• _Aim_
Reproduce only the lines from the one containing "Recreate this object" through the one containing "bead_inner_foot_radius = 0.5", exactly as written and with both ends included.

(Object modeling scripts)
---------------

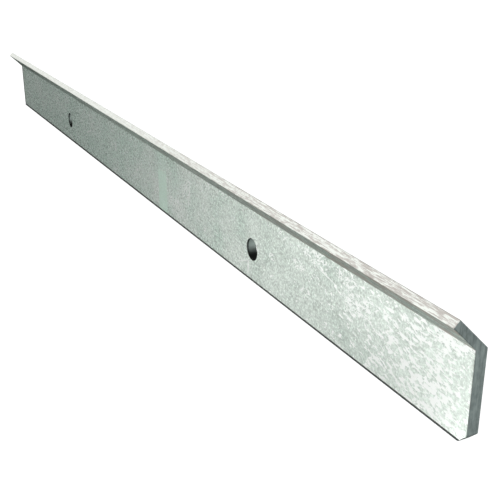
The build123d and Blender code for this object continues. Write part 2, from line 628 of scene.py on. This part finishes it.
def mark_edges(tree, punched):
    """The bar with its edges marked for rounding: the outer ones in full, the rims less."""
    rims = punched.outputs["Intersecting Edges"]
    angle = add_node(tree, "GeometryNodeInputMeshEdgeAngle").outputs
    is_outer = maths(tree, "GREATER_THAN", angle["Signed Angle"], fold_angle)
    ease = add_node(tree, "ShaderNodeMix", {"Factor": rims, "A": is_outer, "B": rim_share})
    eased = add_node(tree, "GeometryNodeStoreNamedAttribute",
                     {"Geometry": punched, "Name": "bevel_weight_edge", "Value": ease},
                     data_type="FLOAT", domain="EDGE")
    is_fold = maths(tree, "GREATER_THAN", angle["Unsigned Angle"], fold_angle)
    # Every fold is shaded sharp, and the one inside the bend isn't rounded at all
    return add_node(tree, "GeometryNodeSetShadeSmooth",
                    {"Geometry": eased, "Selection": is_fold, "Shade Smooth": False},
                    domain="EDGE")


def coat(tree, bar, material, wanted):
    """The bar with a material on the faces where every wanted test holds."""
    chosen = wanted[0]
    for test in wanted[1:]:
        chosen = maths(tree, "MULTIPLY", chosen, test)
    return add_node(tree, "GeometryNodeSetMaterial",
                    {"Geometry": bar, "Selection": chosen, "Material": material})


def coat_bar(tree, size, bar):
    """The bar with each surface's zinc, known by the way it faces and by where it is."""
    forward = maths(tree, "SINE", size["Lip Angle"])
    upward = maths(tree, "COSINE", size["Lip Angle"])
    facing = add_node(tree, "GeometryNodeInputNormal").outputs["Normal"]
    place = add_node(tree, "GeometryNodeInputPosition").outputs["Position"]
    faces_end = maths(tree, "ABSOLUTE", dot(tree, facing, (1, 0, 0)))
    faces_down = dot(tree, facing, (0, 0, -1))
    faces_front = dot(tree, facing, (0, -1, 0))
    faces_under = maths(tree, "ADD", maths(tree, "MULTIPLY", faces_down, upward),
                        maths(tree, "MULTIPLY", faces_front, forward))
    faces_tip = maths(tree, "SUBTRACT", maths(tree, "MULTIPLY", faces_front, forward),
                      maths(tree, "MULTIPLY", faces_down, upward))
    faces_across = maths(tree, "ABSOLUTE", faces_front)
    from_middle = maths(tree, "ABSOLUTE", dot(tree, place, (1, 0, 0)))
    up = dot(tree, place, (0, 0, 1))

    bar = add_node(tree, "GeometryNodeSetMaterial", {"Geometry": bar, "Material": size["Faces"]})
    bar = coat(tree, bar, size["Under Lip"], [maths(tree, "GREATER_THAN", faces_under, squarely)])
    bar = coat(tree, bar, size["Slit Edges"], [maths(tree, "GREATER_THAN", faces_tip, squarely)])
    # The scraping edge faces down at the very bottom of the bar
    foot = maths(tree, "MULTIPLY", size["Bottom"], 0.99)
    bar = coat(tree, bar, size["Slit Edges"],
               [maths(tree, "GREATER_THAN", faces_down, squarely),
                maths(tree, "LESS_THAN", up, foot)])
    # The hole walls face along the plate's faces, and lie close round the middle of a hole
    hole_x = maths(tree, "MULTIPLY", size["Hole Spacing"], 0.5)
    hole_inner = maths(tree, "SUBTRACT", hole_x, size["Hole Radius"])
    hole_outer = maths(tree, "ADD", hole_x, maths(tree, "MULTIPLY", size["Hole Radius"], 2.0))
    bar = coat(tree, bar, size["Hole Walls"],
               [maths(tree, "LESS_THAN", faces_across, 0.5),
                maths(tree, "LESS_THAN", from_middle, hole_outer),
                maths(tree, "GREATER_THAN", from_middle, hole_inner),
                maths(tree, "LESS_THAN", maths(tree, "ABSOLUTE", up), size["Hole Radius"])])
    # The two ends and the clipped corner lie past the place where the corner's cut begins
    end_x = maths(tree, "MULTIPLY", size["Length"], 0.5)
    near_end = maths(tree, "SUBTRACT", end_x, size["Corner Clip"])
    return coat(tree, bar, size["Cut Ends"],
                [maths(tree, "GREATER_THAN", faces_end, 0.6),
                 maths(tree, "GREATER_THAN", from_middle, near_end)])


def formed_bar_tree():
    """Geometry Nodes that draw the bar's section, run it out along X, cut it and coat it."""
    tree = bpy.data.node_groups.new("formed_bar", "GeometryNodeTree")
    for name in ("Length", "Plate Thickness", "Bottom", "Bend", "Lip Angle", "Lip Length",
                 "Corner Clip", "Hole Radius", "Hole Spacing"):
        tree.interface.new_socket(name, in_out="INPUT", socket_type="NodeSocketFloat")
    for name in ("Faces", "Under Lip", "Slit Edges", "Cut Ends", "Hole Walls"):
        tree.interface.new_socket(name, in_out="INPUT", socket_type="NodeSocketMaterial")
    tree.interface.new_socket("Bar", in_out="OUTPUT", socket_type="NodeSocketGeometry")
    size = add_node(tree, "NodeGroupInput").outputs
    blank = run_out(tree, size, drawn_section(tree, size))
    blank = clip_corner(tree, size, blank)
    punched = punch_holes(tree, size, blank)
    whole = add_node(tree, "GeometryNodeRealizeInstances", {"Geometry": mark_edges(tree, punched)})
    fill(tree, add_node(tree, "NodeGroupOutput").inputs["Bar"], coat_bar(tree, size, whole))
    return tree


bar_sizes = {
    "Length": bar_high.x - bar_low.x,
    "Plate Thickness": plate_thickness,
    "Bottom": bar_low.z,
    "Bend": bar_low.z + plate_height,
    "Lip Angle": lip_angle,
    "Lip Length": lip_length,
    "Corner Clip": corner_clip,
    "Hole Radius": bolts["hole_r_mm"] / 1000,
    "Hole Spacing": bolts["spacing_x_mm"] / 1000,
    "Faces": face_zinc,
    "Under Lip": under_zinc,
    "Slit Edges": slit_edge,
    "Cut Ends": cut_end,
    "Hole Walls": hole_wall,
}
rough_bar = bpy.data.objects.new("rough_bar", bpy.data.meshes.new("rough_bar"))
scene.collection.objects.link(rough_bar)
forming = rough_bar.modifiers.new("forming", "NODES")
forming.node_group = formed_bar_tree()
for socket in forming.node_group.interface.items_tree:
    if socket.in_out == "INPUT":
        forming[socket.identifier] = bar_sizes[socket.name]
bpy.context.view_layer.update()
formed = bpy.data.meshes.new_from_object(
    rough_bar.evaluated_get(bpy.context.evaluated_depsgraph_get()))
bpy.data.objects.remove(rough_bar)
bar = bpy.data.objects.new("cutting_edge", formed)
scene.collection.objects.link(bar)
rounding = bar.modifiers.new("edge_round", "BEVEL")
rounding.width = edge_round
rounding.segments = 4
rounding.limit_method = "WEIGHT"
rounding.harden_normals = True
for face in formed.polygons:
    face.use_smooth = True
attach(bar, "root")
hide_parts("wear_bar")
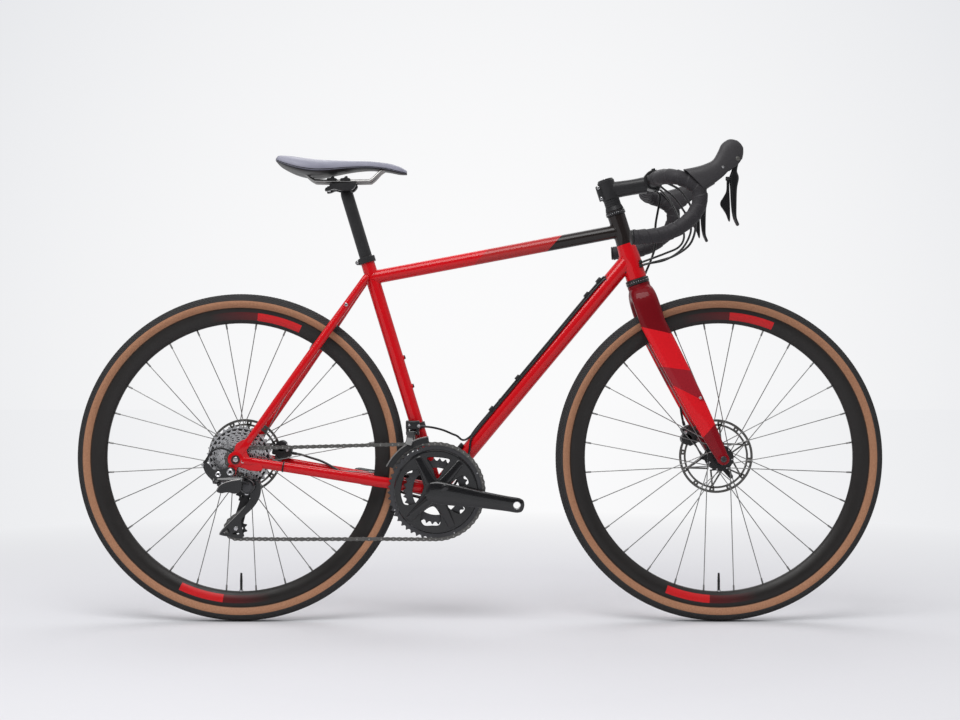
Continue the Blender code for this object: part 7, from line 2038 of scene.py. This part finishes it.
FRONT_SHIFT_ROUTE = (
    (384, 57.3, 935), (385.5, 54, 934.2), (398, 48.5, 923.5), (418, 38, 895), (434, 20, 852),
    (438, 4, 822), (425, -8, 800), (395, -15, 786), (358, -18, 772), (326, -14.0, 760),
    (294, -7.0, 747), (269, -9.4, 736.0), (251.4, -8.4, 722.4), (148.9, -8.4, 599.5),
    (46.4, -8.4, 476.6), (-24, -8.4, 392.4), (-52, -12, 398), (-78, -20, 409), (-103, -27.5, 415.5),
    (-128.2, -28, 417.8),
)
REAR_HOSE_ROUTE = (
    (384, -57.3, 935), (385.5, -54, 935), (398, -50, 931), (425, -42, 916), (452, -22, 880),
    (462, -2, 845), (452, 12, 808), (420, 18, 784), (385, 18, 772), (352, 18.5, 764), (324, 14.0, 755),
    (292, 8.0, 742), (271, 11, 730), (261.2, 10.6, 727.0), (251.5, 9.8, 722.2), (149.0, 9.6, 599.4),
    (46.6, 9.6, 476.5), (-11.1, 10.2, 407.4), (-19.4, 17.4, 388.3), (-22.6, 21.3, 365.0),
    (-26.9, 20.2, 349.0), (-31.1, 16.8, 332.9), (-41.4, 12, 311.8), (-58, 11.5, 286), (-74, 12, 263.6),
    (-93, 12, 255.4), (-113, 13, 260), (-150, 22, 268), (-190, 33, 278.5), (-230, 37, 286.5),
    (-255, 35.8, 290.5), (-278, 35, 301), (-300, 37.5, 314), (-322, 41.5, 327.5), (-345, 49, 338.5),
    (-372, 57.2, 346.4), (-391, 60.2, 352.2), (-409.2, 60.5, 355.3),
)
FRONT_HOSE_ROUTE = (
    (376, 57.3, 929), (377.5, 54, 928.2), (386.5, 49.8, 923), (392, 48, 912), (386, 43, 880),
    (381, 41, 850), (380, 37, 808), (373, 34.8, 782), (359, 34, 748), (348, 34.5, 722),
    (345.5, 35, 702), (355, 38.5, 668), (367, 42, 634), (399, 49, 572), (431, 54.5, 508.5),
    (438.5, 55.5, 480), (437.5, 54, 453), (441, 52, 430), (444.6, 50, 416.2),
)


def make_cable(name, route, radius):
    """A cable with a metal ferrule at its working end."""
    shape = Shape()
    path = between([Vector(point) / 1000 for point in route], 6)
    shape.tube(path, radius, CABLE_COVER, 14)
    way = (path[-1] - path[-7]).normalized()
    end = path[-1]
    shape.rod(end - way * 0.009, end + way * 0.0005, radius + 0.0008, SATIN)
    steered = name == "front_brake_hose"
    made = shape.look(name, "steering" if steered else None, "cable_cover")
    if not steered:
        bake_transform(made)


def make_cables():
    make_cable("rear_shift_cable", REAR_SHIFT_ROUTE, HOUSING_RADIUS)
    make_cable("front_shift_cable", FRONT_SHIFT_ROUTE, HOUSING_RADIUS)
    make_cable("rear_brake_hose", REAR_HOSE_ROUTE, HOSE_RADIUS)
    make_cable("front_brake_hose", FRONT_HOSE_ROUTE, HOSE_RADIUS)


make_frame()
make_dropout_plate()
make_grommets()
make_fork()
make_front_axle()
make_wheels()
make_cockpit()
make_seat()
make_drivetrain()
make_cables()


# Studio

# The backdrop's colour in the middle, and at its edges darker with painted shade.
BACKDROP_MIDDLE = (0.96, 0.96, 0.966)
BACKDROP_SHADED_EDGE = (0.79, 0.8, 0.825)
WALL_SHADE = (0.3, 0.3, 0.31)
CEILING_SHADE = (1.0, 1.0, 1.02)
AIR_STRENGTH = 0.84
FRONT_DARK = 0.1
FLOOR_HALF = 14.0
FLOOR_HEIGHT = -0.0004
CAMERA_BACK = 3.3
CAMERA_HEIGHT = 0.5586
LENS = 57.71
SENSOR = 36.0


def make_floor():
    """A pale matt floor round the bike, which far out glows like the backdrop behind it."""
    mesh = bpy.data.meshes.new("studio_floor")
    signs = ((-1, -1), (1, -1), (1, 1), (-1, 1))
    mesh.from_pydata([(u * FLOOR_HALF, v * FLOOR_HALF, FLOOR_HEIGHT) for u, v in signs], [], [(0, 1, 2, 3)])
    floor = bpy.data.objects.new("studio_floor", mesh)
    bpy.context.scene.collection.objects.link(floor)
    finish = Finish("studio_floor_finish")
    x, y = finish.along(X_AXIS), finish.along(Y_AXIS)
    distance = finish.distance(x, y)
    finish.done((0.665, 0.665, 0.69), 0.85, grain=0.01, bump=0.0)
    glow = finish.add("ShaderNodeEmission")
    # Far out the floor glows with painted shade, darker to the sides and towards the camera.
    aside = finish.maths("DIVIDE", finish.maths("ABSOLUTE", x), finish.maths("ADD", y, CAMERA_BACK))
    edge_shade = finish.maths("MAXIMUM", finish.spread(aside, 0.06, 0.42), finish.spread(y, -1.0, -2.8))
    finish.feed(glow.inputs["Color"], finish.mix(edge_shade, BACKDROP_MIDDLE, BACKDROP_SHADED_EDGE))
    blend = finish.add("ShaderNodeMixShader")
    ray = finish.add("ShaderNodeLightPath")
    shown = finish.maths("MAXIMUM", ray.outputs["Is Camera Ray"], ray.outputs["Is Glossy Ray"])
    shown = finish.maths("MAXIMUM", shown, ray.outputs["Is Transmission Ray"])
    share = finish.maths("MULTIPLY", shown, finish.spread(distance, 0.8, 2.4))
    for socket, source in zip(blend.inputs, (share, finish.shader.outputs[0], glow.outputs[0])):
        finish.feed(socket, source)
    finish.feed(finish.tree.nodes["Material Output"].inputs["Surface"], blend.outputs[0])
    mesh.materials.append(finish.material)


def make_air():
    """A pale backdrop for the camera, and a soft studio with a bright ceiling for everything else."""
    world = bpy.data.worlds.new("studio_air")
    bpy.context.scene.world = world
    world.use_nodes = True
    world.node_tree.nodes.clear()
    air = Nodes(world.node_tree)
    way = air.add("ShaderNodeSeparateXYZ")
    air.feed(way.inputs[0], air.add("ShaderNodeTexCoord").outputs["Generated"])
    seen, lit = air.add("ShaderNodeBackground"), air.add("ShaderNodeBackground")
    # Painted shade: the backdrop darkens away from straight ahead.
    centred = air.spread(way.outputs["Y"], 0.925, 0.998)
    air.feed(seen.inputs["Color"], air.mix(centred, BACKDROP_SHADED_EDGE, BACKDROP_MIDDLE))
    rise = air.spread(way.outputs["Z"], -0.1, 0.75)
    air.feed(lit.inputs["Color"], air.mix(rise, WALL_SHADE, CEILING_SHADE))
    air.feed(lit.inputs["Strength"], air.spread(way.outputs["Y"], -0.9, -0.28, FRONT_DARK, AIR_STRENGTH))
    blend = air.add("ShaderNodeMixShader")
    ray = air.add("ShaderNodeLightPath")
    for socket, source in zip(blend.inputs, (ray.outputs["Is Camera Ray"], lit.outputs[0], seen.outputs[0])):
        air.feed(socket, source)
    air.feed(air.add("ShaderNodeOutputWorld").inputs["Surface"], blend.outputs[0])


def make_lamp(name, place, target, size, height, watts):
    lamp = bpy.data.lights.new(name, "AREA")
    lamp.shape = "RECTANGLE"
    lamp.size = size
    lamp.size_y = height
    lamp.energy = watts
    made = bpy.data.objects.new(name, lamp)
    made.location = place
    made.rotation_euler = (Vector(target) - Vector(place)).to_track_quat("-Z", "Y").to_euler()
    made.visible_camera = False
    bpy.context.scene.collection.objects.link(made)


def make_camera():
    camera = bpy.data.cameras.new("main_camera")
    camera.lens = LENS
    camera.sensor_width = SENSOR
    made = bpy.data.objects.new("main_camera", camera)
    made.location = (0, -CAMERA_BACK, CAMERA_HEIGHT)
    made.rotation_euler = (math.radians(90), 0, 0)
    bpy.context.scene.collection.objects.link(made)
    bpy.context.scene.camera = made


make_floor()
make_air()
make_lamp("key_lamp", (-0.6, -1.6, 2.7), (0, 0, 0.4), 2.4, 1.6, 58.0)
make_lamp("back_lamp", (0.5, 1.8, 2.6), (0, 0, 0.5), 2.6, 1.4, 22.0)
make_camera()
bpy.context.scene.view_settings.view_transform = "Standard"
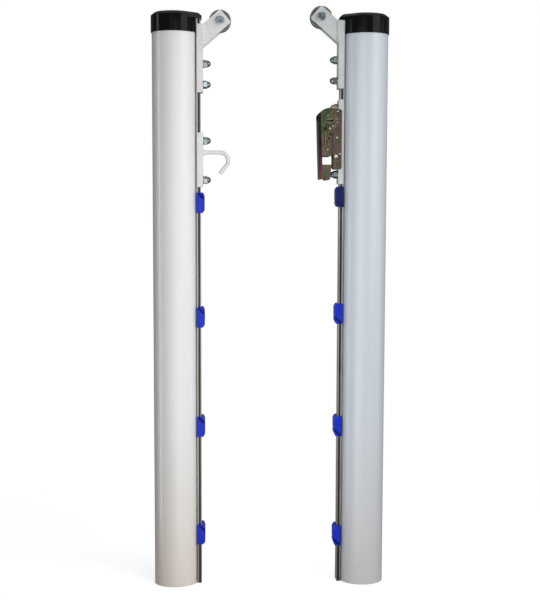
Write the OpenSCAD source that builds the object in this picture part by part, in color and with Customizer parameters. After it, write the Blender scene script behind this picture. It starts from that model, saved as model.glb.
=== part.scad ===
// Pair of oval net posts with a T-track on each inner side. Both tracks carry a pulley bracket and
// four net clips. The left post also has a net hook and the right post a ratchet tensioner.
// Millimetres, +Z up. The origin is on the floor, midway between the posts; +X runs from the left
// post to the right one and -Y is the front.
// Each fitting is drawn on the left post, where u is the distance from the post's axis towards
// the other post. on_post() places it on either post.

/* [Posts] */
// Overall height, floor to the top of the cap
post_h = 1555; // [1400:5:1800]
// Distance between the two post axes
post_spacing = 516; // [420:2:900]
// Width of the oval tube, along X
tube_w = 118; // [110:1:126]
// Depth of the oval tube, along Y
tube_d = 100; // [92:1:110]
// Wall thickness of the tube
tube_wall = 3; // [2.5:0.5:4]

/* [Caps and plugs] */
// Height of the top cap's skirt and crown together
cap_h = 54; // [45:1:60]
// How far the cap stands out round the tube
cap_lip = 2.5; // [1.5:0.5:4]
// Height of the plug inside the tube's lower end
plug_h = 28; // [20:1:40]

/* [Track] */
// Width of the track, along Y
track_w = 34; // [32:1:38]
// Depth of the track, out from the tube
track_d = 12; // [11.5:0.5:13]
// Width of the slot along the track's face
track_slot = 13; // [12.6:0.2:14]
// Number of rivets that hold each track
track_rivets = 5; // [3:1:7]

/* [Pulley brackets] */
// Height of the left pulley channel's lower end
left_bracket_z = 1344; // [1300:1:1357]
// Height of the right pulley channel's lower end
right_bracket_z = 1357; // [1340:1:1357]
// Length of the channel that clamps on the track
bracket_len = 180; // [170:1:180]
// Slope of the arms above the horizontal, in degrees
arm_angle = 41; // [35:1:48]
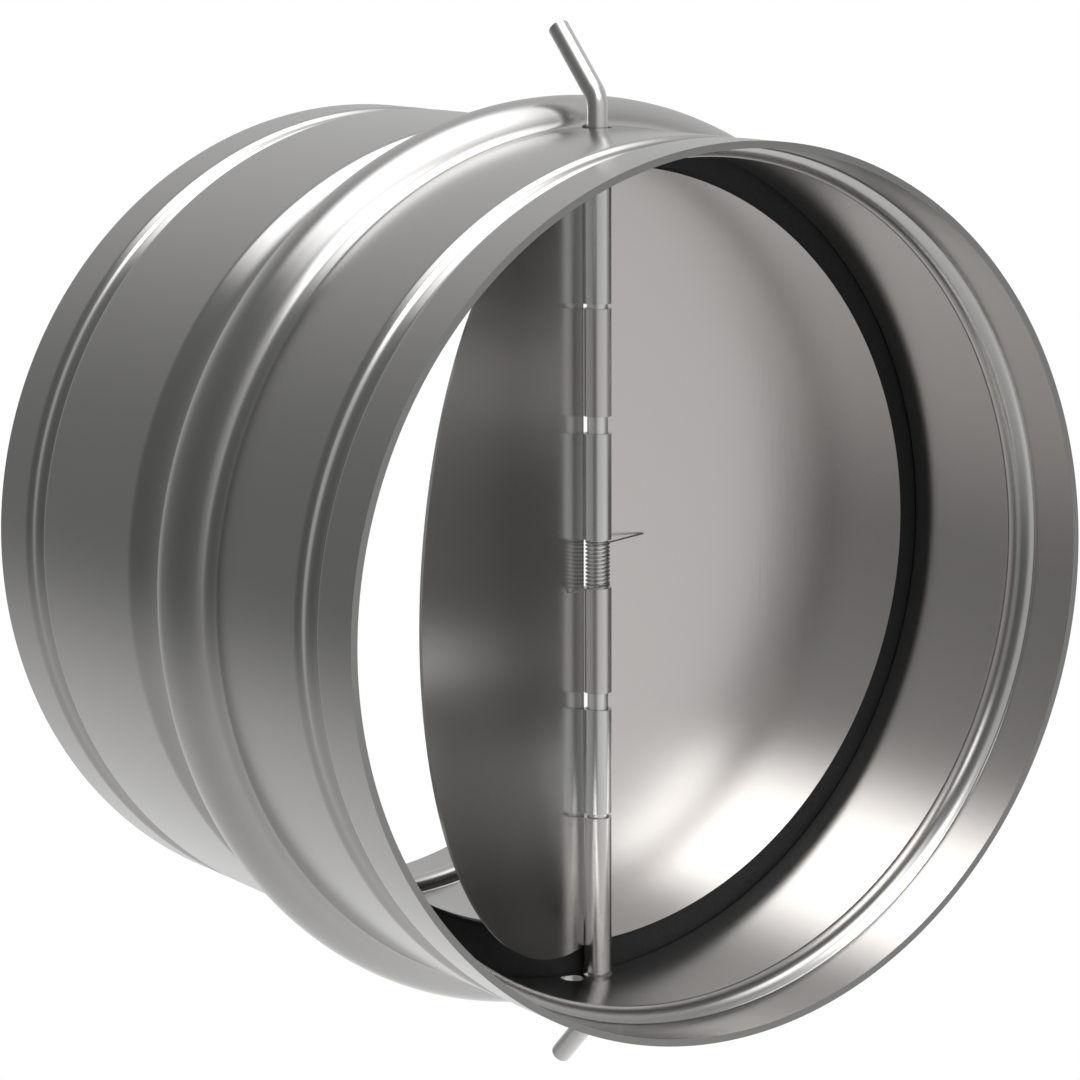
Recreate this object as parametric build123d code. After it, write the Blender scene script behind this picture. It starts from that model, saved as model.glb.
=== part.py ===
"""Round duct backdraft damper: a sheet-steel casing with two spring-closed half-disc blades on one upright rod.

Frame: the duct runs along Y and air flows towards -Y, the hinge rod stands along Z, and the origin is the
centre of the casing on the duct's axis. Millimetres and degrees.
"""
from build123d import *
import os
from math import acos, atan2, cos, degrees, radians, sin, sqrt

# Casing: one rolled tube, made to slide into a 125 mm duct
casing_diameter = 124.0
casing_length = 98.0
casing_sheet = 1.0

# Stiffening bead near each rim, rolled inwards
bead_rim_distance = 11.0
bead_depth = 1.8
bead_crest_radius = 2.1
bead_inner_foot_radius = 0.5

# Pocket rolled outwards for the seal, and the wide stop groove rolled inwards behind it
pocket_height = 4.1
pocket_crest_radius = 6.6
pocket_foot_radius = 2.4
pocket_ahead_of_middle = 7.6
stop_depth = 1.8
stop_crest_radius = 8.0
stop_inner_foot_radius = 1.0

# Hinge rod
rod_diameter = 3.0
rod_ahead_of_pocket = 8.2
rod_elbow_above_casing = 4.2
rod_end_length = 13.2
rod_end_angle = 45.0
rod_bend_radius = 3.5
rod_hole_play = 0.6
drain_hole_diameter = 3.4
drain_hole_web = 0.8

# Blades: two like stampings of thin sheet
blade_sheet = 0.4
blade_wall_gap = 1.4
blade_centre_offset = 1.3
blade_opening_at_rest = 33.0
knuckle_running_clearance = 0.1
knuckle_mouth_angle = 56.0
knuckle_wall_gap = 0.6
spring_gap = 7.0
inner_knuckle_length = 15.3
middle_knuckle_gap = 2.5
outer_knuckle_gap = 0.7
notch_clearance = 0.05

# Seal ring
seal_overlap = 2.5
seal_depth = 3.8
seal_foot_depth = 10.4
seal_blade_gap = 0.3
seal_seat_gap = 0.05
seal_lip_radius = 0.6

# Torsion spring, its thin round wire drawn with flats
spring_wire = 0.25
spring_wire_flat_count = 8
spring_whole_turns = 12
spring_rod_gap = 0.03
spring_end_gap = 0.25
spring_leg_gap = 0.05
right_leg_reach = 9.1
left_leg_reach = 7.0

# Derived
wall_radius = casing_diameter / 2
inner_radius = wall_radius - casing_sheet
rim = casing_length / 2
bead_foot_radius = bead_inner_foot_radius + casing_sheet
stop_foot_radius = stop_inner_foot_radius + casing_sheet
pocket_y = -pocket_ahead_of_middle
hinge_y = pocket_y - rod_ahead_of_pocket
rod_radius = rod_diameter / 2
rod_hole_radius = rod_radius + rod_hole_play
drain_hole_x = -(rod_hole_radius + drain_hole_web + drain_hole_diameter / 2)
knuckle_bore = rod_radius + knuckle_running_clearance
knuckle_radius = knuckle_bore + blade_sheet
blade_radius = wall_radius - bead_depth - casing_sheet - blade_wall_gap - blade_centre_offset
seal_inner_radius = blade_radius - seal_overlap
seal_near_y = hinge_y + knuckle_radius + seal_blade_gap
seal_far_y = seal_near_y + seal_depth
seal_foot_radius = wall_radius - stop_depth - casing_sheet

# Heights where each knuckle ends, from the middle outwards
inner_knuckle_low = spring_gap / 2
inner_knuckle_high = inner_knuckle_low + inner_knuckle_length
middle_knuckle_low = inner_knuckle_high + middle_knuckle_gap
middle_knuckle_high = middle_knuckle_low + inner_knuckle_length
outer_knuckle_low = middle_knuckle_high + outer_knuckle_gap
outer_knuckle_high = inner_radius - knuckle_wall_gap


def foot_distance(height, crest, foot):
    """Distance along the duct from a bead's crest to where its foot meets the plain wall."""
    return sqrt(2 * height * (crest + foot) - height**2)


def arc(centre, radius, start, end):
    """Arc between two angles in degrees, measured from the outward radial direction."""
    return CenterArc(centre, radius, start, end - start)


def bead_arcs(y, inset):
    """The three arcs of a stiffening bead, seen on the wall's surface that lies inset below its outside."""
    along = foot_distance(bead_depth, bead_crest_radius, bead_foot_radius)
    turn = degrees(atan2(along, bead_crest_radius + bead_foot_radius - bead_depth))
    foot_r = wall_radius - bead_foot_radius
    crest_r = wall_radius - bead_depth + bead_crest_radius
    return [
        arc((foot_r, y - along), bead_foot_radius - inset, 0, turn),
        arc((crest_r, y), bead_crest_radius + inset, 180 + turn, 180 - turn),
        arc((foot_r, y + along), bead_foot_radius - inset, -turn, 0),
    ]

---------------

• _Full response_
Recreate this object as parametric build123d code. After it, write the Blender scene script behind this picture. It starts from that model, saved as model.glb.
=== part.py ===
"""Round duct backdraft damper: a sheet-steel casing with two spring-closed half-disc blades on one upright rod.

Frame: the duct runs along Y and air flows towards -Y, the hinge rod stands along Z, and the origin is the
centre of the casing on the duct's axis. Millimetres and degrees.
"""
from build123d import *
import os
from math import acos, atan2, cos, degrees, radians, sin, sqrt

# Casing: one rolled tube, made to slide into a 125 mm duct
casing_diameter = 124.0
casing_length = 98.0
casing_sheet = 1.0

# Stiffening bead near each rim, rolled inwards
bead_rim_distance = 11.0
bead_depth = 1.8
bead_crest_radius = 2.1
bead_inner_foot_radius = 0.5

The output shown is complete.